> _WHAT THE TASK REQUIRES_: Below is a listing. Quote from it, exactly, the lines from the one containing "Turn this picture" down to the one containing "wasm.setup();", both ends included, and nothing else.

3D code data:
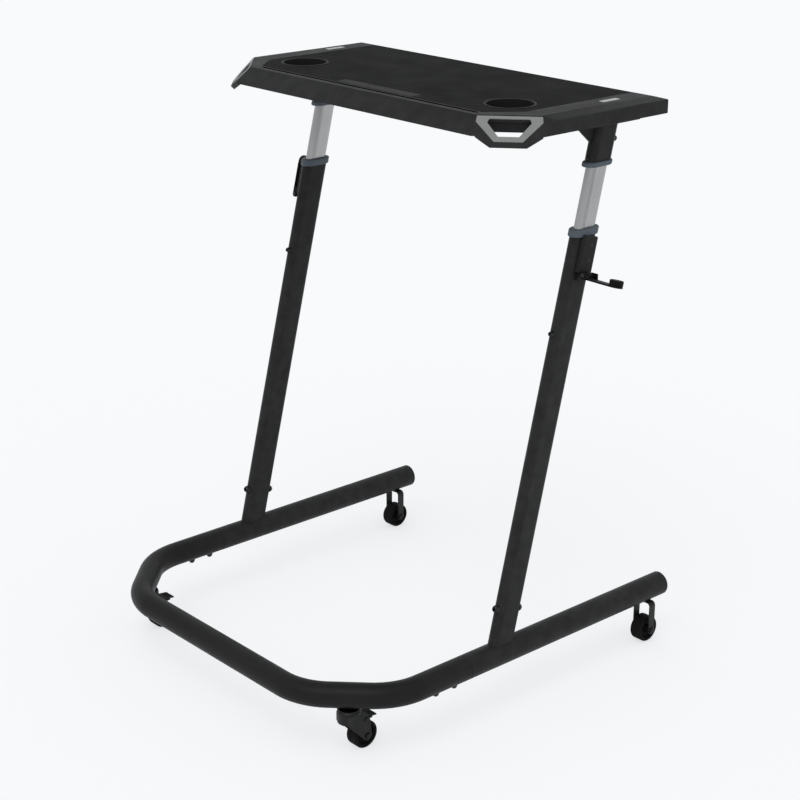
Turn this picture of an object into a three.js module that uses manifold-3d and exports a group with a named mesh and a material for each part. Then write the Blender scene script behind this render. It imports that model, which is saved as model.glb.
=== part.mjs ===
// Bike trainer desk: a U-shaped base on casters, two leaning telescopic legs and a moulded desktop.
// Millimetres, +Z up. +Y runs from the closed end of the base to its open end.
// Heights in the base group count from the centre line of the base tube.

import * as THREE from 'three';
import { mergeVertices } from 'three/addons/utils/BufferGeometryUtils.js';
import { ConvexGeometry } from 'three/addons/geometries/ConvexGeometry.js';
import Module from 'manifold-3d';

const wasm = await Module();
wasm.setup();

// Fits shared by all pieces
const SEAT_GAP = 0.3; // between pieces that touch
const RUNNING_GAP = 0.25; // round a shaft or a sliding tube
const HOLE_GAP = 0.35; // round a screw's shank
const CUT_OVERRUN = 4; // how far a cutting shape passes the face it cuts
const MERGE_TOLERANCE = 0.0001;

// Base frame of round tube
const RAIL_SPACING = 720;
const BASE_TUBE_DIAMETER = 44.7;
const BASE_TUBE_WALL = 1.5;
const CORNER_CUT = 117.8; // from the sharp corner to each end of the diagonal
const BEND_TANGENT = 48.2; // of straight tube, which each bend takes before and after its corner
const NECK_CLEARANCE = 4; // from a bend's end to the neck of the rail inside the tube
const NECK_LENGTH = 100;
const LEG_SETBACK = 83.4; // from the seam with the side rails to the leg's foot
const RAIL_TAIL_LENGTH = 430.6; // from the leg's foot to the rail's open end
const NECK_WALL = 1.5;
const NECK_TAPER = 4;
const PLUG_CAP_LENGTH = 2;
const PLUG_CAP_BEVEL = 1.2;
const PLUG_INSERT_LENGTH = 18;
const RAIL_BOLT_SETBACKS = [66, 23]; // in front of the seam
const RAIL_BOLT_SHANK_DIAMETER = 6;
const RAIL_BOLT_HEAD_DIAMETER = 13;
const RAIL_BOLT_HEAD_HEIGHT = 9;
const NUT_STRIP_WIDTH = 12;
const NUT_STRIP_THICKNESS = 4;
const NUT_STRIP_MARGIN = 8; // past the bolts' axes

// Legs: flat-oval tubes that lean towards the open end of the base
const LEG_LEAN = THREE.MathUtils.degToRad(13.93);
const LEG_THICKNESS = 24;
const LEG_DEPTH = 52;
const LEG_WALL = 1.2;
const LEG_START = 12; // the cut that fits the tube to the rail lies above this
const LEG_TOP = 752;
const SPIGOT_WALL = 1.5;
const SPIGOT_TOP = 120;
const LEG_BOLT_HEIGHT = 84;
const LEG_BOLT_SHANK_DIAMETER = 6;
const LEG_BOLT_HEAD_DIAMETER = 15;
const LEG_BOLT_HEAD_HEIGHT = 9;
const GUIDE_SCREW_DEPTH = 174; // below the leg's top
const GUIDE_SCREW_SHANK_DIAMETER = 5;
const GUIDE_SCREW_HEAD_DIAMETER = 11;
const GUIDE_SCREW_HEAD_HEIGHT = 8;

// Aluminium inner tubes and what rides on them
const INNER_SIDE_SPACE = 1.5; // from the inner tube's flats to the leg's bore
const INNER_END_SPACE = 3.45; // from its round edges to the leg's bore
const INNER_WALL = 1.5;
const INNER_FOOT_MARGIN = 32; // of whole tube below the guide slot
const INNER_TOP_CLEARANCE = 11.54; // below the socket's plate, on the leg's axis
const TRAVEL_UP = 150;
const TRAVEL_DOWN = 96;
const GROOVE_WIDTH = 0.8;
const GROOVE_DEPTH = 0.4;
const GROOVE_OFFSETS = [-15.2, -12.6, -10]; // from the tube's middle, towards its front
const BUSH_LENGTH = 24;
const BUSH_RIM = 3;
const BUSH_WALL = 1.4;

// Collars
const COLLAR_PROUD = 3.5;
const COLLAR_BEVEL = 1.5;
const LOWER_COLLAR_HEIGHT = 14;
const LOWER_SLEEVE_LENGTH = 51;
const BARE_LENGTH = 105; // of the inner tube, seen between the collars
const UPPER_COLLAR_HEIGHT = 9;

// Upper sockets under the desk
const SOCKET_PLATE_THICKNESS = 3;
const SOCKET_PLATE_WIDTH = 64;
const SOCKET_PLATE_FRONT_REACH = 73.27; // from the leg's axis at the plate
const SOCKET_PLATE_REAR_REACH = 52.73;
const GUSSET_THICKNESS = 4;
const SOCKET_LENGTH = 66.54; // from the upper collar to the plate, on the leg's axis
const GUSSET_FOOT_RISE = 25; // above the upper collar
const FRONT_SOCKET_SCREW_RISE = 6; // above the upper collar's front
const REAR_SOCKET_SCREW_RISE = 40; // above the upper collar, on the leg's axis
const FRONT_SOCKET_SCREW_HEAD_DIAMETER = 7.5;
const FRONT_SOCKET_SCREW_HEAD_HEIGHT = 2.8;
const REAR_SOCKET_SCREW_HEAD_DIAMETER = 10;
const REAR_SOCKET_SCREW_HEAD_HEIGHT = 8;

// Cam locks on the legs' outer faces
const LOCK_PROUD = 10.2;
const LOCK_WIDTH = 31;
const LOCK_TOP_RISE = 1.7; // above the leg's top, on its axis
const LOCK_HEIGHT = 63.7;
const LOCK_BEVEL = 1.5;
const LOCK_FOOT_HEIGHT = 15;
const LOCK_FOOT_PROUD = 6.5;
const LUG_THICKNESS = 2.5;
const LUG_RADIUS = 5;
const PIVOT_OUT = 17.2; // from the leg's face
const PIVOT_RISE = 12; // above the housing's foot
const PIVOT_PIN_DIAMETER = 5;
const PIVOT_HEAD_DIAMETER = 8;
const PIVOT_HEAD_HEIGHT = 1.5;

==

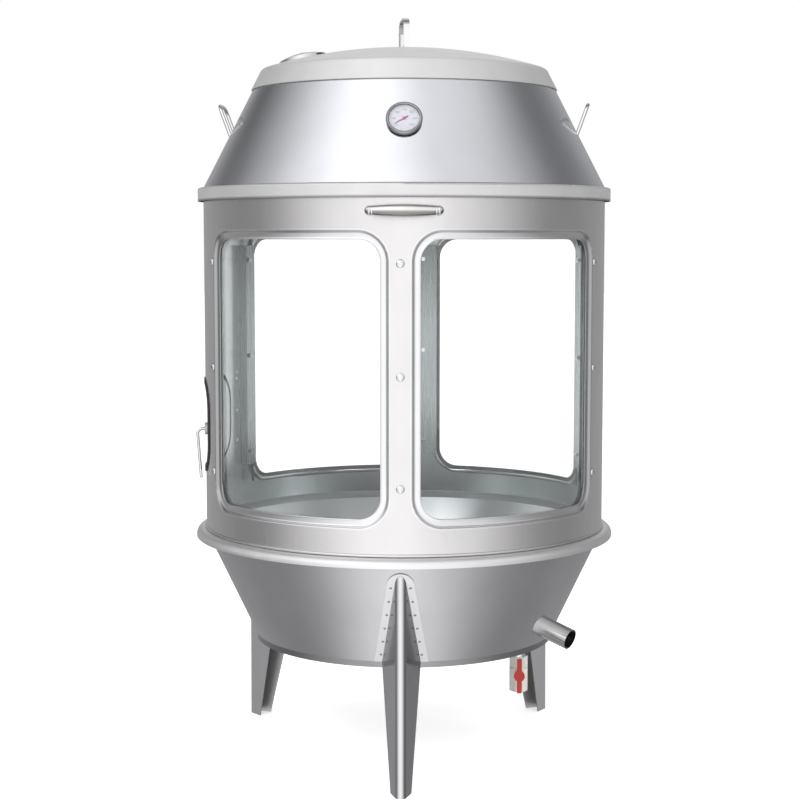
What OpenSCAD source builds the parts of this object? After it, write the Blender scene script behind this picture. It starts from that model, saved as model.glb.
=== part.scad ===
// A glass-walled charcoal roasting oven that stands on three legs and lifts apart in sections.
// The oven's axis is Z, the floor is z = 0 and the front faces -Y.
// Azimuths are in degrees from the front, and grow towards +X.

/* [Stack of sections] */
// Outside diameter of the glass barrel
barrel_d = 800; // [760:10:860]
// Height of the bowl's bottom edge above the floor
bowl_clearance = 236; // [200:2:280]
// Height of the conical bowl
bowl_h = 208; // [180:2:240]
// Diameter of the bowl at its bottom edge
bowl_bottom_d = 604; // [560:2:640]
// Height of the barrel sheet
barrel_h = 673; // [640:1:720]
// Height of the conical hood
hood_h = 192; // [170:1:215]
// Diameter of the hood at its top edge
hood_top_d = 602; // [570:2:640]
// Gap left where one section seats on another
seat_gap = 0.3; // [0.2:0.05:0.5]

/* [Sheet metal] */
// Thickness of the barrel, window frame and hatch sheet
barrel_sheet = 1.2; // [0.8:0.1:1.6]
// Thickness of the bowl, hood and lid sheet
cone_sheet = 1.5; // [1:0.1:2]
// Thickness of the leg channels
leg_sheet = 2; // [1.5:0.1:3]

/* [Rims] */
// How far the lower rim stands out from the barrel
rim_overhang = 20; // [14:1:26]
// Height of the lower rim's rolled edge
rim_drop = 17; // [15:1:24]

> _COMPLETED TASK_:
Turn this picture of an object into a three.js module that uses manifold-3d and exports a group with a named mesh and a material for each part. Then write the Blender scene script behind this render. It imports that model, which is saved as model.glb.
=== part.mjs ===
// Bike trainer desk: a U-shaped base on casters, two leaning telescopic legs and a moulded desktop.
// Millimetres, +Z up. +Y runs from the closed end of the base to its open end.
// Heights in the base group count from the centre line of the base tube.

import * as THREE from 'three';
import { mergeVertices } from 'three/addons/utils/BufferGeometryUtils.js';
import { ConvexGeometry } from 'three/addons/geometries/ConvexGeometry.js';
import Module from 'manifold-3d';

const wasm = await Module();
wasm.setup();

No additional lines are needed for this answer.